Task description: Present the following data again exactly as it is shown.

Information provided:
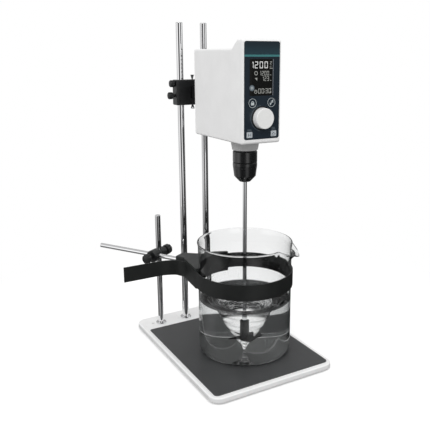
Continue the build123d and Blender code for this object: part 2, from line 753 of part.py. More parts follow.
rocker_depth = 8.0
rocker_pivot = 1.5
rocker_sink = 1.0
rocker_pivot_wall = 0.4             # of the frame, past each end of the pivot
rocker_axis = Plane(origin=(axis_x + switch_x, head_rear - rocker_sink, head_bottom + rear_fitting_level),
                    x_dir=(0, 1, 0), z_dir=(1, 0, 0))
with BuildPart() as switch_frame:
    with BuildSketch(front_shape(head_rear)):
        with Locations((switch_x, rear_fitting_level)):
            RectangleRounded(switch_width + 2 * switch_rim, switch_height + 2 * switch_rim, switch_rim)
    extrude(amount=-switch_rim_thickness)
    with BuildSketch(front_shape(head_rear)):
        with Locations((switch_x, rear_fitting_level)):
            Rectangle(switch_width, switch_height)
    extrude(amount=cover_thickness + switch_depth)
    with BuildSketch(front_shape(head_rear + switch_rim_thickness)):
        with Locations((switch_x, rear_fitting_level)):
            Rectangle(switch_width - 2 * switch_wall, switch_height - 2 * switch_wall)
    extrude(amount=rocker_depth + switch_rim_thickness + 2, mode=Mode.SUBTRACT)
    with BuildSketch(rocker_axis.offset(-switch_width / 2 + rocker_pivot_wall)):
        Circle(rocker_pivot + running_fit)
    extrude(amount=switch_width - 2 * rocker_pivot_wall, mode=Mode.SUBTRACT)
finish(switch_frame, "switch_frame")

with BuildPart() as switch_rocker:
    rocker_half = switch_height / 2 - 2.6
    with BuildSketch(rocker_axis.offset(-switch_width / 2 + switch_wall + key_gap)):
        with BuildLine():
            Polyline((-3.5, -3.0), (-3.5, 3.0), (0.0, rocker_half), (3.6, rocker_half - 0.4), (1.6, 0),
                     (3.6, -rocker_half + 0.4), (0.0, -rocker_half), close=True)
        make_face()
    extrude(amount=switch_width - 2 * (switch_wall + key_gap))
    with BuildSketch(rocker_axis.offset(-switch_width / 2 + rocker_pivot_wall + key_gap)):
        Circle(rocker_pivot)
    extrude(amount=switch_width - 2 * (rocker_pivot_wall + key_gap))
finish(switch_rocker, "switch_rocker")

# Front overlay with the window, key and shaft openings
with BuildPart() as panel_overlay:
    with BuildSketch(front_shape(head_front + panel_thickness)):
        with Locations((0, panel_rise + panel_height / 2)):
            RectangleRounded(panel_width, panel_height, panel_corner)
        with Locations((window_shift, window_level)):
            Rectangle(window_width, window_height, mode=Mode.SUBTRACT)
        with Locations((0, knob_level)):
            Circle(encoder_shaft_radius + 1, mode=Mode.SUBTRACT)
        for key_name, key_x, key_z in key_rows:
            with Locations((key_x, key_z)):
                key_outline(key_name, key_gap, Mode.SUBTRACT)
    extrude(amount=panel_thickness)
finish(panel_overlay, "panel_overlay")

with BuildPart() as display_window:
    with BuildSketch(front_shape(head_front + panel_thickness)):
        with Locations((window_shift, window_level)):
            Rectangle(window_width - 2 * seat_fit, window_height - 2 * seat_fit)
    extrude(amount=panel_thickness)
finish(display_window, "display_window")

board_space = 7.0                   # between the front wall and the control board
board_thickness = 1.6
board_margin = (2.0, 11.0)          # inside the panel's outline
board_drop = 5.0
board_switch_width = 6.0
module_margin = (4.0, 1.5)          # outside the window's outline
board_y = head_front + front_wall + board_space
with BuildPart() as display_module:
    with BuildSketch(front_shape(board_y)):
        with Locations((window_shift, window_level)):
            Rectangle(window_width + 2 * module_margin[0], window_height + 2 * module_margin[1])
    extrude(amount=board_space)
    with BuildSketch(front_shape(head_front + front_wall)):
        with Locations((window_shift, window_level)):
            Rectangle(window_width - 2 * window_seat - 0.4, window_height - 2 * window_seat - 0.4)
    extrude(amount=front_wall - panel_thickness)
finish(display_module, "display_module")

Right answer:
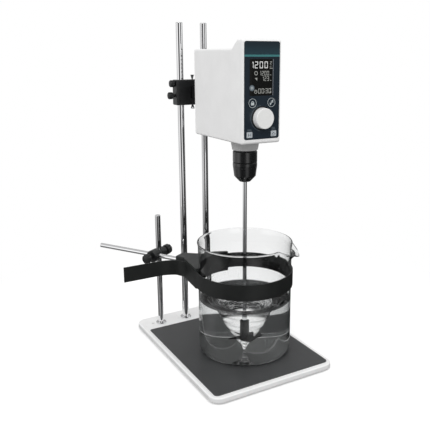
Continue the build123d and Blender code for this object: part 2, from line 753 of part.py. More parts follow.
rocker_depth = 8.0
rocker_pivot = 1.5
rocker_sink = 1.0
rocker_pivot_wall = 0.4             # of the frame, past each end of the pivot
rocker_axis = Plane(origin=(axis_x + switch_x, head_rear - rocker_sink, head_bottom + rear_fitting_level),
                    x_dir=(0, 1, 0), z_dir=(1, 0, 0))
with BuildPart() as switch_frame:
    with BuildSketch(front_shape(head_rear)):
        with Locations((switch_x, rear_fitting_level)):
            RectangleRounded(switch_width + 2 * switch_rim, switch_height + 2 * switch_rim, switch_rim)
    extrude(amount=-switch_rim_thickness)
    with BuildSketch(front_shape(head_rear)):
        with Locations((switch_x, rear_fitting_level)):
            Rectangle(switch_width, switch_height)
    extrude(amount=cover_thickness + switch_depth)
    with BuildSketch(front_shape(head_rear + switch_rim_thickness)):
        with Locations((switch_x, rear_fitting_level)):
            Rectangle(switch_width - 2 * switch_wall, switch_height - 2 * switch_wall)
    extrude(amount=rocker_depth + switch_rim_thickness + 2, mode=Mode.SUBTRACT)
    with BuildSketch(rocker_axis.offset(-switch_width / 2 + rocker_pivot_wall)):
        Circle(rocker_pivot + running_fit)
    extrude(amount=switch_width - 2 * rocker_pivot_wall, mode=Mode.SUBTRACT)
finish(switch_frame, "switch_frame")

with BuildPart() as switch_rocker:
    rocker_half = switch_height / 2 - 2.6
    with BuildSketch(rocker_axis.offset(-switch_width / 2 + switch_wall + key_gap)):
        with BuildLine():
            Polyline((-3.5, -3.0), (-3.5, 3.0), (0.0, rocker_half), (3.6, rocker_half - 0.4), (1.6, 0),
                     (3.6, -rocker_half + 0.4), (0.0, -rocker_half), close=True)
        make_face()
    extrude(amount=switch_width - 2 * (switch_wall + key_gap))
    with BuildSketch(rocker_axis.offset(-switch_width / 2 + rocker_pivot_wall + key_gap)):
        Circle(rocker_pivot)
    extrude(amount=switch_width - 2 * (rocker_pivot_wall + key_gap))
finish(switch_rocker, "switch_rocker")

# Front overlay with the window, key and shaft openings
with BuildPart() as panel_overlay:
    with BuildSketch(front_shape(head_front + panel_thickness)):
        with Locations((0, panel_rise + panel_height / 2)):
            RectangleRounded(panel_width, panel_height, panel_corner)
        with Locations((window_shift, window_level)):
            Rectangle(window_width, window_height, mode=Mode.SUBTRACT)
        with Locations((0, knob_level)):
            Circle(encoder_shaft_radius + 1, mode=Mode.SUBTRACT)
        for key_name, key_x, key_z in key_rows:
            with Locations((key_x, key_z)):
                key_outline(key_name, key_gap, Mode.SUBTRACT)
    extrude(amount=panel_thickness)
finish(panel_overlay, "panel_overlay")

with BuildPart() as display_window:
    with BuildSketch(front_shape(head_front + panel_thickness)):
        with Locations((window_shift, window_level)):
            Rectangle(window_width - 2 * seat_fit, window_height - 2 * seat_fit)
    extrude(amount=panel_thickness)
finish(display_window, "display_window")

board_space = 7.0                   # between the front wall and the control board
board_thickness = 1.6
board_margin = (2.0, 11.0)          # inside the panel's outline
board_drop = 5.0
board_switch_width = 6.0
module_margin = (4.0, 1.5)          # outside the window's outline
board_y = head_front + front_wall + board_space
with BuildPart() as display_module:
    with BuildSketch(front_shape(board_y)):
        with Locations((window_shift, window_level)):
            Rectangle(window_width + 2 * module_margin[0], window_height + 2 * module_margin[1])
    extrude(amount=board_space)
    with BuildSketch(front_shape(head_front + front_wall)):
        with Locations((window_shift, window_level)):
            Rectangle(window_width - 2 * window_seat - 0.4, window_height - 2 * window_seat - 0.4)
    extrude(amount=front_wall - panel_thickness)
finish(display_module, "display_module")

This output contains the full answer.